Extracted records
[BEGIN]

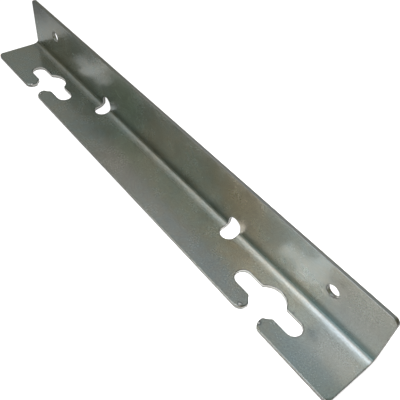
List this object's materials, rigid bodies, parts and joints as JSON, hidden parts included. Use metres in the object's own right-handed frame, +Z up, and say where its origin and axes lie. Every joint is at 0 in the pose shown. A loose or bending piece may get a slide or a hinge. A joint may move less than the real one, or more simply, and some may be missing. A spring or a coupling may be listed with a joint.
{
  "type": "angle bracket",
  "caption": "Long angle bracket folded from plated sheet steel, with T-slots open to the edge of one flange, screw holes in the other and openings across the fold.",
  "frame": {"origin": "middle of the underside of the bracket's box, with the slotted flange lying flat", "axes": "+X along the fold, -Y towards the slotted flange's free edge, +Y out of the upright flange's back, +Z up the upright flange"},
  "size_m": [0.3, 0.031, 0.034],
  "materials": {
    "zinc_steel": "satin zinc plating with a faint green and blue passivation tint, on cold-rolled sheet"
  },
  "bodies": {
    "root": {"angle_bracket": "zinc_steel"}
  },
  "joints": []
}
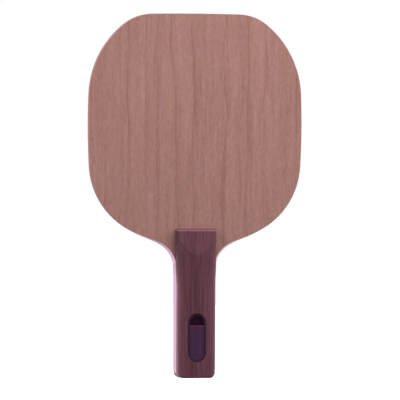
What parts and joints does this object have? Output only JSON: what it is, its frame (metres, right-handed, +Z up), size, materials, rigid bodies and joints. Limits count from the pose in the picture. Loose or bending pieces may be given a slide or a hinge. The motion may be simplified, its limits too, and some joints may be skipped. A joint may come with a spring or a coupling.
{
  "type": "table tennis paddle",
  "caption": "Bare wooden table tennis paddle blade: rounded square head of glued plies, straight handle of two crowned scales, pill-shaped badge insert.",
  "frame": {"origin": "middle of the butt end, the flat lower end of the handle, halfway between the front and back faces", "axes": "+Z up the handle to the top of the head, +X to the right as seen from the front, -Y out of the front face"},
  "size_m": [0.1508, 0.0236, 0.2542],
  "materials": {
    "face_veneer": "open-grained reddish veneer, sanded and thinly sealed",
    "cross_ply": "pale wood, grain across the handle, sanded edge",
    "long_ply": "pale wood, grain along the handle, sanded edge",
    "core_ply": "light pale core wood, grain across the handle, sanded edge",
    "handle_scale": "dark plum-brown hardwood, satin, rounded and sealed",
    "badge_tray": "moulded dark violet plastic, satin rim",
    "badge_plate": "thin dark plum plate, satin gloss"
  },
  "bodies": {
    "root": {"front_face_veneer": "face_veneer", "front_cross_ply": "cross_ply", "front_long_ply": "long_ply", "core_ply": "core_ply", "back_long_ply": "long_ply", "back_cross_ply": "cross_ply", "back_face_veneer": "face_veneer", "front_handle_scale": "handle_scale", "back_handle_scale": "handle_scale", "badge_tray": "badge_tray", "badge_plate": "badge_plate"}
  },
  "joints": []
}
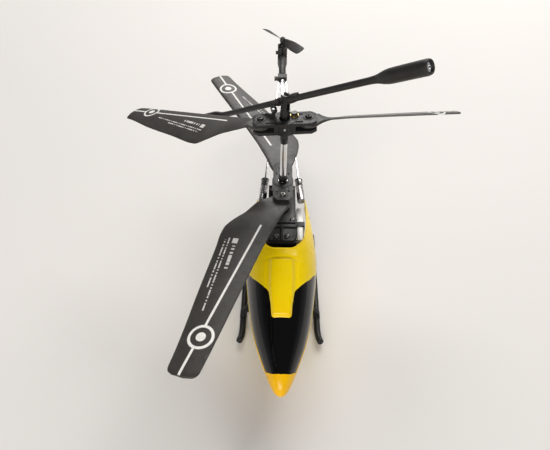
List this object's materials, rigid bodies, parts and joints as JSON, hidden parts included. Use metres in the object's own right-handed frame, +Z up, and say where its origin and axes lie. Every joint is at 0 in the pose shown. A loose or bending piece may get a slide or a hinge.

[END]

Restate the listing above word for word.

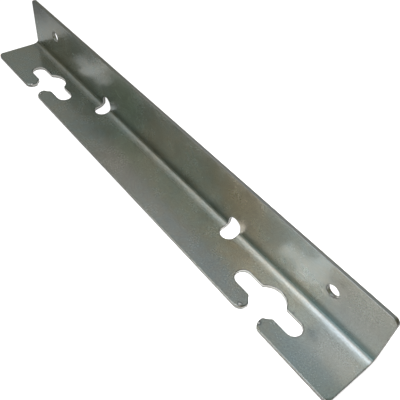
List this object's materials, rigid bodies, parts and joints as JSON, hidden parts included. Use metres in the object's own right-handed frame, +Z up, and say where its origin and axes lie. Every joint is at 0 in the pose shown. A loose or bending piece may get a slide or a hinge. A joint may move less than the real one, or more simply, and some may be missing. A spring or a coupling may be listed with a joint.
{
  "type": "angle bracket",
  "caption": "Long angle bracket folded from plated sheet steel, with T-slots open to the edge of one flange, screw holes in the other and openings across the fold.",
  "frame": {"origin": "middle of the underside of the bracket's box, with the slotted flange lying flat", "axes": "+X along the fold, -Y towards the slotted flange's free edge, +Y out of the upright flange's back, +Z up the upright flange"},
  "size_m": [0.3, 0.031, 0.034],
  "materials": {
    "zinc_steel": "satin zinc plating with a faint green and blue passivation tint, on cold-rolled sheet"
  },
  "bodies": {
    "root": {"angle_bracket": "zinc_steel"}
  },
  "joints": []
}
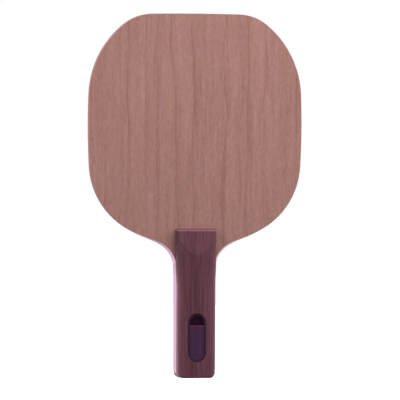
What parts and joints does this object have? Output only JSON: what it is, its frame (metres, right-handed, +Z up), size, materials, rigid bodies and joints. Limits count from the pose in the picture. Loose or bending pieces may be given a slide or a hinge. The motion may be simplified, its limits too, and some joints may be skipped. A joint may come with a spring or a coupling.
{
  "type": "table tennis paddle",
  "caption": "Bare wooden table tennis paddle blade: rounded square head of glued plies, straight handle of two crowned scales, pill-shaped badge insert.",
  "frame": {"origin": "middle of the butt end, the flat lower end of the handle, halfway between the front and back faces", "axes": "+Z up the handle to the top of the head, +X to the right as seen from the front, -Y out of the front face"},
  "size_m": [0.1508, 0.0236, 0.2542],
  "materials": {
    "face_veneer": "open-grained reddish veneer, sanded and thinly sealed",
    "cross_ply": "pale wood, grain across the handle, sanded edge",
    "long_ply": "pale wood, grain along the handle, sanded edge",
    "core_ply": "light pale core wood, grain across the handle, sanded edge",
    "handle_scale": "dark plum-brown hardwood, satin, rounded and sealed",
    "badge_tray": "moulded dark violet plastic, satin rim",
    "badge_plate": "thin dark plum plate, satin gloss"
  },
  "bodies": {
    "root": {"front_face_veneer": "face_veneer", "front_cross_ply": "cross_ply", "front_long_ply": "long_ply", "core_ply": "core_ply", "back_long_ply": "long_ply", "back_cross_ply": "cross_ply", "back_face_veneer": "face_veneer", "front_handle_scale": "handle_scale", "back_handle_scale": "handle_scale", "badge_tray": "badge_tray", "badge_plate": "badge_plate"}
  },
  "joints": []
}
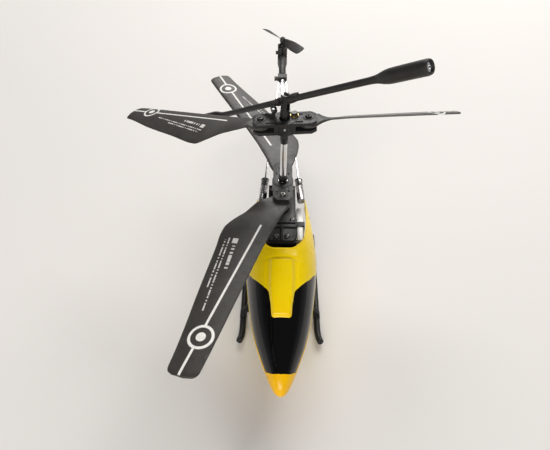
List this object's materials, rigid bodies, parts and joints as JSON, hidden parts included. Use metres in the object's own right-handed frame, +Z up, and say where its origin and axes lie. Every joint is at 0 in the pose shown. A loose or bending piece may get a slide or a hinge.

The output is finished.